When two NOPD squad cars approached Celestine, he ran, resulting in Celestine being shot with a stun gun. After spending a year in jail, all charges against Celestine were dropped, and he was awarded a $10,000 settlement.

At first, New Orleans welcomed the city’s camera network. Back in 2017, city officials convinced the public that the cameras would be used to gather evidence after a crime occurs.  But as police look to fill their jail and prison beds, the NOPD use their cameras for highly questionable situations exactly like Celestines’ to justify stops and searches.

A Terry Stop, from the landmark 1968 U.S. Supreme Court case Terry v. Ohio, 392 U.S. 1 (1968), makes it legal for a police officer to stop someone only on the basis of “reasonable suspicion” of criminal activity. Some argue that, essentially, nothing has really changed with the proliferation of surveillance cameras. Police officers looking to meet their arrest quotas can stop and frisk someone, regardless of whether the suspect is seen on camera or walking down the street next to them.

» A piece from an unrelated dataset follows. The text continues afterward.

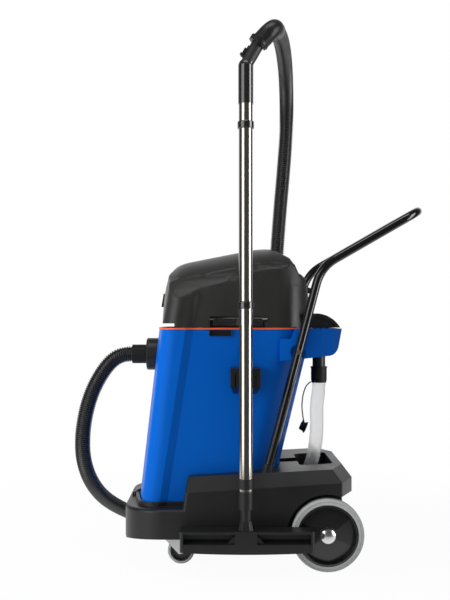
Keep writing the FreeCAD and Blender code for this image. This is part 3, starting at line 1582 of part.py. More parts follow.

However, cameras provide a litany of advantages to law enforcement over personal observation by cops, while burdening the public with a laundry list of disadvantages. For starters, the eyes in the sky are watching 24 hours a day and have impeccable vision and memory. In addition, new software allows law enforcement to read the lips of an encounter taking place across the city.

“Every time the police department or other city officials want to introduce more cameras … officials always insist that we shouldn’t be concerned about civil liberties risks because NOPD is highly trained, we have all these policies, we are governed by a federal consent decree and there are adequate guardrails. But a case like this [Celestine] shows that none of this is true.” Chris Kaiser, advocacy director of the ACLU of Louisiana said.

Louisiana law allows people to carry a concealed weapon, as long as they have a special permit. Therefore, just because a person’s jacket has a suspicious “bulge” that is still not enough evidence to justify a stop and frisk, leading to a year of imprisonment like in Celestine’s case.